A new study says human-caused climate change juiced the rainfall that triggered Pakistan's floods by up to 50%
Climate change likely juiced rainfall by up to 50% late last month in two southern Pakistan provinces, but global warming wasn’t the biggest cause of the country’s catastrophic flooding that has killed more than 1,500 people, a new scientific analysis finds.
Pakistan’s overall vulnerability, including people living in harm’s way, is the chief factor in the disaster that at one point submerged one-third of the country under water, but human-caused “climate change also plays a really important role here,” said study senior author Friederike Otto, a climate scientist at Imperial College of London.
There are many ingredients to the still ongoing humanitarian crisis — some meteorological, some economic, some societal, some historic and construction oriented. Add to that weather records that don’t go back far enough in time.
With such complications and limitations, the team of international scientists looking at the disaster couldn’t quantify how much climate change had increased the likelihood and frequency of the flooding, said authors of the study. It was released Thursday but not yet peer reviewed.
What happened “would have been a disastrously high rainfall event without climate change, but it’s worse because of climate change,” Otto said. “And especially in this highly vulnerable region, small changes matter a lot.”
But other human factors that put people in harm's way and weren't adequate to control the water were even bigger influences.
“This disaster was the result of vulnerability that was constructed over many, many years,” said study team member Ayesha Siddiqi of the University of Cambridge.
August rainfall in the Sindh and Balochistan provinces -- together nearly the size of Spain -- was eight and nearly seven times normal amounts, while the country as a whole had three-and-a-half times its normal rainfall, according to the report by World Weather Attribution, a collection of mostly volunteer scientists from around the world who do real-time studies of extreme weather to look for the fingerprints of climate change.
The team looked at just the two provinces over five days and saw an increase of up to 50% in the intensity of rainfall that was likely due to climate change. They also looked at the entire Indus region over two months and saw up to a 30% increase in rainfall there.
The scientists not only examined records of past rains, which only go back to 1961, but they used computer simulations to compare what happened last month to what would have happened in a world without heat-trapping gases from the burning of coal, oil and natural gas — and that difference is what they could attribute to climate change. This is a scientifically valid technique, according to the U.S. National Academy of Sciences.
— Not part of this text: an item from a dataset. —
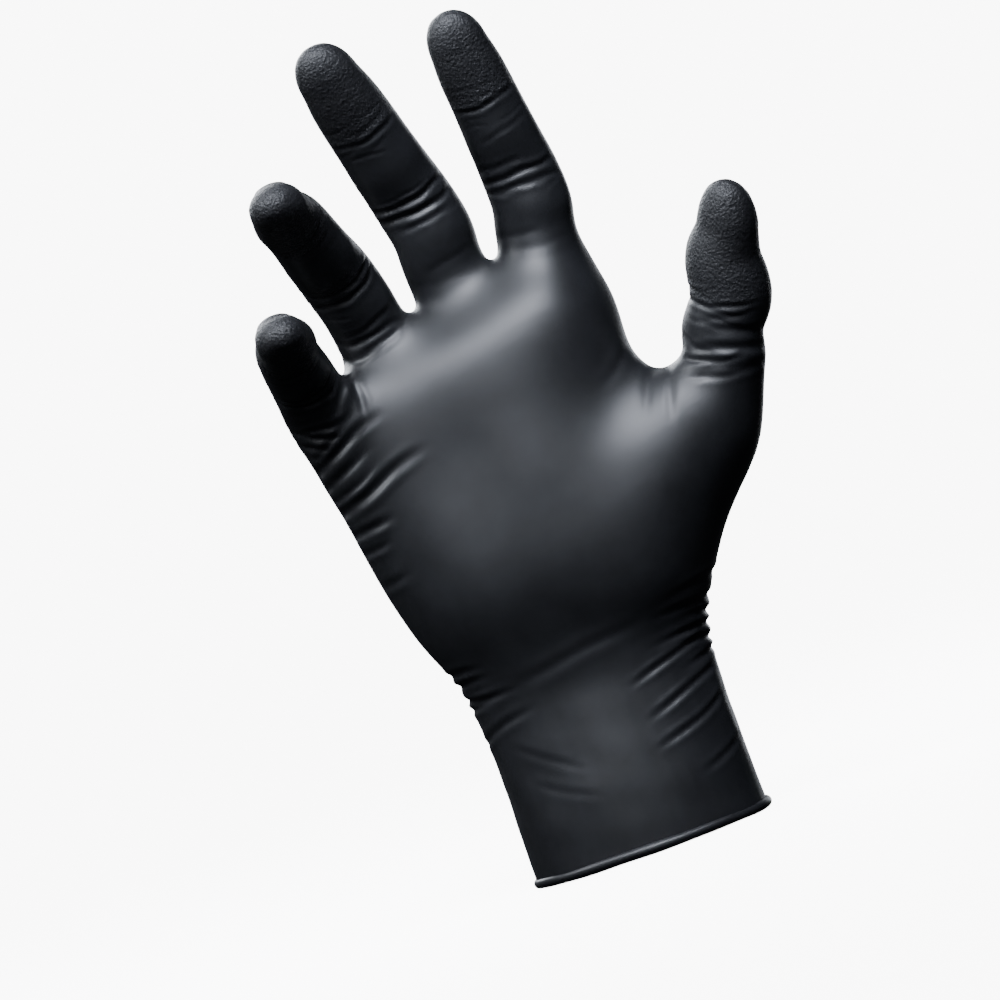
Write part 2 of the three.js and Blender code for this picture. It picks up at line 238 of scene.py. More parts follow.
# Creases round the wrist: the height, the slope per radian, the turn of its middle from +X, its reach to both
# sides, its width and its depth
WRIST_FOLDS = (
    (45.5, 2.5, 0, 48, 0.9, 0.5),
    (49, -1.5, 6, 52, 0.95, 0.65),
    (52.6, 1, -4, 58, 0.9, 0.6),
    (56, -2, 2, 46, 0.95, 0.6),
    (59.6, 2, -8, 50, 1.0, 0.5),
    (64.5, 3, -12, 42, 1.1, 0.35),
    (48.5, 8, -42, 34, 0.9, 0.45),
    (38.5, 7, -38, 36, 0.95, 0.5),
    (30.5, 8, -42, 34, 0.95, 0.45),
    (19, 6, -32, 28, 1.0, 0.35),
    (33, -16, -128, 22, 1.3, 0.12),
    (24, -14, -122, 20, 1.2, 0.1),
    (51, 2, 178, 44, 0.95, 0.5),
    (54.8, -1.5, 184, 50, 0.95, 0.6),
    (58.4, 1.5, 176, 48, 0.95, 0.5),
    (62.5, -1, 182, 42, 1.0, 0.4),
    (44, 5, 200, 40, 1.1, 0.3),
    (56, -3, 90, 70, 1.3, 0.4),
    (61, 4, 75, 55, 1.2, 0.4),
    (50.5, 3, 110, 60, 1.2, 0.4),
    (44, -5, 65, 50, 1.2, 0.35),
    (36, 4, 120, 45, 1.3, 0.3),
    (67, 2, 100, 60, 1.4, 0.35),
    (57, 3, -95, 45, 1.6, 0.2),
)

WRIST_TOP = 92  # no crease of the wrist lies above this
FOREARM = (34, 23)  # its half width and half depth, for turns about it
LOOSENESS = (0.03, 0.16, 0.13)  # how uneven the film is everywhere, and what the cuff and the back add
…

Study co-author Fahad Saeed, a climate scientist at Climate Analytics and the Center for Climate Change and Sustainable Development in Islamabad, Pakistan, said numerous factors made this monsoon season much wetter than normal, including a La Nina, the natural cooling of part of the Pacific that alters weather worldwide.
But other factors had the signature of climate change, Saeed said. A nasty heat wave in the region earlier in the summer -- which was made 30 times more likely because of climate change -- increased the differential between land and water temperatures. That differential determines how much moisture goes from the ocean to the monsoon and means more of it drops.
And climate change seemed to slightly change the jet stream, storm tracks and where low pressure sits, bringing more rainfall for southern provinces than they usually get, Saeed said.
“Pakistan has not contributed much in terms of causing global climate change, but sure is having to deal with a massive amount of climate change consequences,” said University of Michigan environment dean Jonathan Overpeck, who wasn’t part of the study.
Overpeck and three other outside climate scientists said the study makes sense and is nuanced properly to bring in all risk factors.
The nuances help “avoid overinterpretation,’’ said Stanford University climate scientist Chris Field. “But we also want to avoid missing the main message -- human-caused climate change is increasing the risks of extreme events around the world, including the devastating 2022 Pakistan flooding.”